PROBLEM TO SOLVE:
Repeat the material exactly, leaving nothing out.

DATASET CONTENT:
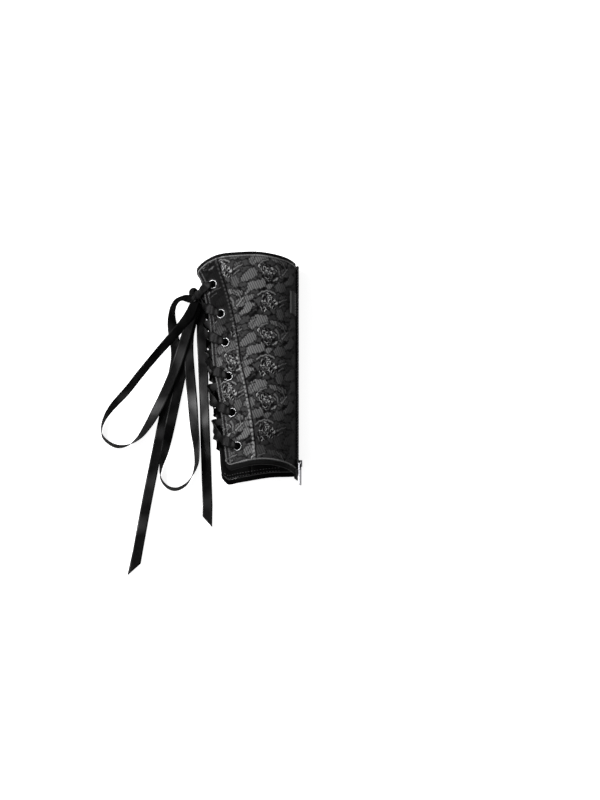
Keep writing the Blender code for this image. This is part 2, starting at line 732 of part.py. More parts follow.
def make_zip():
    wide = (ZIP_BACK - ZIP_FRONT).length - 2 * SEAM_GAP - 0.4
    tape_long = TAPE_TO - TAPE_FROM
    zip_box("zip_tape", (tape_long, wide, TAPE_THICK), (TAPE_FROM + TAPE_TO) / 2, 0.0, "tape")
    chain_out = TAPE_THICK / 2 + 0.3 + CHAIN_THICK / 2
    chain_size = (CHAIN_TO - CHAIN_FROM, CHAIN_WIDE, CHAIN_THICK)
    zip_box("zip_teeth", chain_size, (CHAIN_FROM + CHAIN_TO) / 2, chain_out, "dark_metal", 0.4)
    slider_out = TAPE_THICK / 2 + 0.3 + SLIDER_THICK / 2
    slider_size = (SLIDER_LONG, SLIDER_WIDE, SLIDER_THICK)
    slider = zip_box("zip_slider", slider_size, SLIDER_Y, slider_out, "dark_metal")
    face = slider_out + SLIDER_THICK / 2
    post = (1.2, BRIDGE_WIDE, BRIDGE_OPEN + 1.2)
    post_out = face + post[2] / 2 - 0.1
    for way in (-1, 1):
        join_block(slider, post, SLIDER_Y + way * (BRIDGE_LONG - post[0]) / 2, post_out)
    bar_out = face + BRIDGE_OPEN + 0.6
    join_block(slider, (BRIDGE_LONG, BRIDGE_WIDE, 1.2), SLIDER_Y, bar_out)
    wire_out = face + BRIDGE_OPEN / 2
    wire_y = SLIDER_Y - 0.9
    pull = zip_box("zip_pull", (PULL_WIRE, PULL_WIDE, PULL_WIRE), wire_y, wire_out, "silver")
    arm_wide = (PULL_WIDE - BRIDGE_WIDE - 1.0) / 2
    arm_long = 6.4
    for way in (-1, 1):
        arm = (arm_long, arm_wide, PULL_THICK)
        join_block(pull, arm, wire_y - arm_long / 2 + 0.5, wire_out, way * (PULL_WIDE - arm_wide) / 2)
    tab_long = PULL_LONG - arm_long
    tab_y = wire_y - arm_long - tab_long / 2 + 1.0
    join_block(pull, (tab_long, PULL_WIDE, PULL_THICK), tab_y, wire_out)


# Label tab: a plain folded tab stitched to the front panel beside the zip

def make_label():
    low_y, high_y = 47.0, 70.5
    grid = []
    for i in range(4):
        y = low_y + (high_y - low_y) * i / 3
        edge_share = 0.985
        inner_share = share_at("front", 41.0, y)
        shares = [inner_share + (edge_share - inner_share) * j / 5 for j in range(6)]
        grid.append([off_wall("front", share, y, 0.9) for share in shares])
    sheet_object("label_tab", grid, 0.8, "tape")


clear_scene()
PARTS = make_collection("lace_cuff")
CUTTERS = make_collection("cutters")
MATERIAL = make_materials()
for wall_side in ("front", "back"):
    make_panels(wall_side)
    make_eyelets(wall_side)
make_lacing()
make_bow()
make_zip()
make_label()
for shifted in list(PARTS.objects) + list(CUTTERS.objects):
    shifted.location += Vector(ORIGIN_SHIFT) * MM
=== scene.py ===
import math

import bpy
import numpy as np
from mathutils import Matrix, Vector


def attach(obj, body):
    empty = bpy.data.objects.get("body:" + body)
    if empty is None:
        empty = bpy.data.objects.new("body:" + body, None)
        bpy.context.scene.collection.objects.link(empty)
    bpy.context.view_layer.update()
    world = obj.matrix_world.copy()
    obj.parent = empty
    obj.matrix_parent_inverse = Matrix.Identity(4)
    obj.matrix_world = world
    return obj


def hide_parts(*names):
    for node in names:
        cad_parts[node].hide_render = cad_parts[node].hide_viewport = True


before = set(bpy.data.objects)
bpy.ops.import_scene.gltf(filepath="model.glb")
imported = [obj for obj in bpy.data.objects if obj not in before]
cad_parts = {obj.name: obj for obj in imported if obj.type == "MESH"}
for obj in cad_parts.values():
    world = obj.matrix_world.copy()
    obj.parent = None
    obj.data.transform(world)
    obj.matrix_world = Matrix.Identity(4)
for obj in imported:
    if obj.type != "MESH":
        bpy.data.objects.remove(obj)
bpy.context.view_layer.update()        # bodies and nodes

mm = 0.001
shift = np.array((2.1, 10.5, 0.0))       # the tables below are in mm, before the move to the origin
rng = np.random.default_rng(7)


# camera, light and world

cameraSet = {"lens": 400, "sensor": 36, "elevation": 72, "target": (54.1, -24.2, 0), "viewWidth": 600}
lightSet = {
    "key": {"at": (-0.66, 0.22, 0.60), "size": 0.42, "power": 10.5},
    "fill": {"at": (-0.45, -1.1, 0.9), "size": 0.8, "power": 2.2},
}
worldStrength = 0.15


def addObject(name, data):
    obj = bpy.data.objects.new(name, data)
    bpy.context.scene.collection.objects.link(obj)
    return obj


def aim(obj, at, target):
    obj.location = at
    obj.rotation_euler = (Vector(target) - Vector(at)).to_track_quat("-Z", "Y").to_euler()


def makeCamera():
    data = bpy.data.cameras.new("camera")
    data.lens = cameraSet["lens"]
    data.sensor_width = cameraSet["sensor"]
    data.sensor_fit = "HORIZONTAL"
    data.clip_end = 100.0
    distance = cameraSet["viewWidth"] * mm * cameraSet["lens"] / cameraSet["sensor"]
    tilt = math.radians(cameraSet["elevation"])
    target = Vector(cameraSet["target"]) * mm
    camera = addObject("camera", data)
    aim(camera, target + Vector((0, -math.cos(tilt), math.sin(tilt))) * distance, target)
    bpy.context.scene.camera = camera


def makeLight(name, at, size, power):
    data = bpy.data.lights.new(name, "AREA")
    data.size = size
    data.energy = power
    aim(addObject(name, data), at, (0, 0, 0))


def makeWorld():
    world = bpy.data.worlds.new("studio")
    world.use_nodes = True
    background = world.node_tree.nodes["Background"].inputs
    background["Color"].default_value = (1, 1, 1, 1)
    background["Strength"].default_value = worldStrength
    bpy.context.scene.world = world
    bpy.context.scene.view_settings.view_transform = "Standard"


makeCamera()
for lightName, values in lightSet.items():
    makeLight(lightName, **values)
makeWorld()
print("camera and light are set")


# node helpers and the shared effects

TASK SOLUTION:
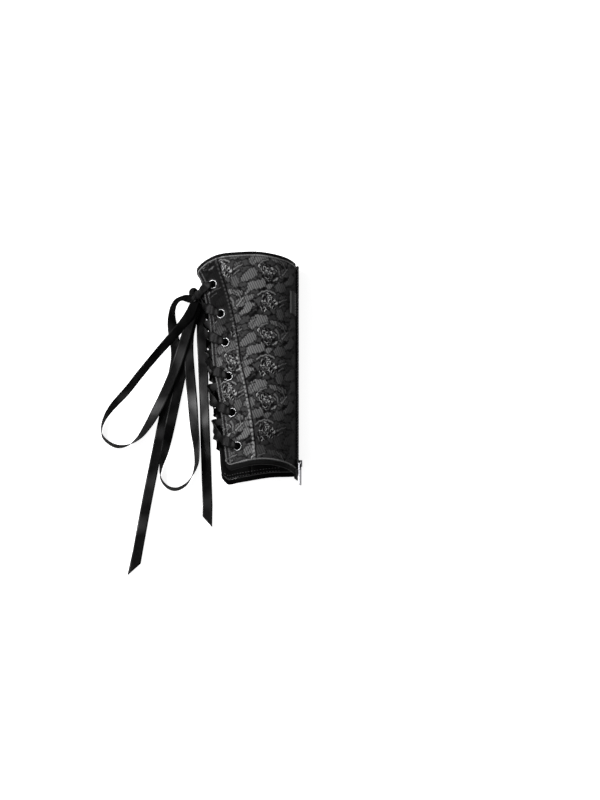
Keep writing the Blender code for this image. This is part 2, starting at line 732 of part.py. More parts follow.
def make_zip():
    wide = (ZIP_BACK - ZIP_FRONT).length - 2 * SEAM_GAP - 0.4
    tape_long = TAPE_TO - TAPE_FROM
    zip_box("zip_tape", (tape_long, wide, TAPE_THICK), (TAPE_FROM + TAPE_TO) / 2, 0.0, "tape")
    chain_out = TAPE_THICK / 2 + 0.3 + CHAIN_THICK / 2
    chain_size = (CHAIN_TO - CHAIN_FROM, CHAIN_WIDE, CHAIN_THICK)
    zip_box("zip_teeth", chain_size, (CHAIN_FROM + CHAIN_TO) / 2, chain_out, "dark_metal", 0.4)
    slider_out = TAPE_THICK / 2 + 0.3 + SLIDER_THICK / 2
    slider_size = (SLIDER_LONG, SLIDER_WIDE, SLIDER_THICK)
    slider = zip_box("zip_slider", slider_size, SLIDER_Y, slider_out, "dark_metal")
    face = slider_out + SLIDER_THICK / 2
    post = (1.2, BRIDGE_WIDE, BRIDGE_OPEN + 1.2)
    post_out = face + post[2] / 2 - 0.1
    for way in (-1, 1):
        join_block(slider, post, SLIDER_Y + way * (BRIDGE_LONG - post[0]) / 2, post_out)
    bar_out = face + BRIDGE_OPEN + 0.6
    join_block(slider, (BRIDGE_LONG, BRIDGE_WIDE, 1.2), SLIDER_Y, bar_out)
    wire_out = face + BRIDGE_OPEN / 2
    wire_y = SLIDER_Y - 0.9
    pull = zip_box("zip_pull", (PULL_WIRE, PULL_WIDE, PULL_WIRE), wire_y, wire_out, "silver")
    arm_wide = (PULL_WIDE - BRIDGE_WIDE - 1.0) / 2
    arm_long = 6.4
    for way in (-1, 1):
        arm = (arm_long, arm_wide, PULL_THICK)
        join_block(pull, arm, wire_y - arm_long / 2 + 0.5, wire_out, way * (PULL_WIDE - arm_wide) / 2)
    tab_long = PULL_LONG - arm_long
    tab_y = wire_y - arm_long - tab_long / 2 + 1.0
    join_block(pull, (tab_long, PULL_WIDE, PULL_THICK), tab_y, wire_out)


# Label tab: a plain folded tab stitched to the front panel beside the zip

def make_label():
    low_y, high_y = 47.0, 70.5
    grid = []
    for i in range(4):
        y = low_y + (high_y - low_y) * i / 3
        edge_share = 0.985
        inner_share = share_at("front", 41.0, y)
        shares = [inner_share + (edge_share - inner_share) * j / 5 for j in range(6)]
        grid.append([off_wall("front", share, y, 0.9) for share in shares])
    sheet_object("label_tab", grid, 0.8, "tape")


clear_scene()
PARTS = make_collection("lace_cuff")
CUTTERS = make_collection("cutters")
MATERIAL = make_materials()
for wall_side in ("front", "back"):
    make_panels(wall_side)
    make_eyelets(wall_side)
make_lacing()
make_bow()
make_zip()
make_label()
for shifted in list(PARTS.objects) + list(CUTTERS.objects):
    shifted.location += Vector(ORIGIN_SHIFT) * MM
=== scene.py ===
import math

import bpy
import numpy as np
from mathutils import Matrix, Vector


def attach(obj, body):
    empty = bpy.data.objects.get("body:" + body)
    if empty is None:
        empty = bpy.data.objects.new("body:" + body, None)
        bpy.context.scene.collection.objects.link(empty)
    bpy.context.view_layer.update()
    world = obj.matrix_world.copy()
    obj.parent = empty
    obj.matrix_parent_inverse = Matrix.Identity(4)
    obj.matrix_world = world
    return obj


def hide_parts(*names):
    for node in names:
        cad_parts[node].hide_render = cad_parts[node].hide_viewport = True


before = set(bpy.data.objects)
bpy.ops.import_scene.gltf(filepath="model.glb")
imported = [obj for obj in bpy.data.objects if obj not in before]
cad_parts = {obj.name: obj for obj in imported if obj.type == "MESH"}
for obj in cad_parts.values():
    world = obj.matrix_world.copy()
    obj.parent = None
    obj.data.transform(world)
    obj.matrix_world = Matrix.Identity(4)
for obj in imported:
    if obj.type != "MESH":
        bpy.data.objects.remove(obj)
bpy.context.view_layer.update()        # bodies and nodes

mm = 0.001
shift = np.array((2.1, 10.5, 0.0))       # the tables below are in mm, before the move to the origin
rng = np.random.default_rng(7)


# camera, light and world

cameraSet = {"lens": 400, "sensor": 36, "elevation": 72, "target": (54.1, -24.2, 0), "viewWidth": 600}
lightSet = {
    "key": {"at": (-0.66, 0.22, 0.60), "size": 0.42, "power": 10.5},
    "fill": {"at": (-0.45, -1.1, 0.9), "size": 0.8, "power": 2.2},
}
worldStrength = 0.15


def addObject(name, data):
    obj = bpy.data.objects.new(name, data)
    bpy.context.scene.collection.objects.link(obj)
    return obj


def aim(obj, at, target):
    obj.location = at
    obj.rotation_euler = (Vector(target) - Vector(at)).to_track_quat("-Z", "Y").to_euler()


def makeCamera():
    data = bpy.data.cameras.new("camera")
    data.lens = cameraSet["lens"]
    data.sensor_width = cameraSet["sensor"]
    data.sensor_fit = "HORIZONTAL"
    data.clip_end = 100.0
    distance = cameraSet["viewWidth"] * mm * cameraSet["lens"] / cameraSet["sensor"]
    tilt = math.radians(cameraSet["elevation"])
    target = Vector(cameraSet["target"]) * mm
    camera = addObject("camera", data)
    aim(camera, target + Vector((0, -math.cos(tilt), math.sin(tilt))) * distance, target)
    bpy.context.scene.camera = camera


def makeLight(name, at, size, power):
    data = bpy.data.lights.new(name, "AREA")
    data.size = size
    data.energy = power
    aim(addObject(name, data), at, (0, 0, 0))


def makeWorld():
    world = bpy.data.worlds.new("studio")
    world.use_nodes = True
    background = world.node_tree.nodes["Background"].inputs
    background["Color"].default_value = (1, 1, 1, 1)
    background["Strength"].default_value = worldStrength
    bpy.context.scene.world = world
    bpy.context.scene.view_settings.view_transform = "Standard"


makeCamera()
for lightName, values in lightSet.items():
    makeLight(lightName, **values)
makeWorld()
print("camera and light are set")


# node helpers and the shared effects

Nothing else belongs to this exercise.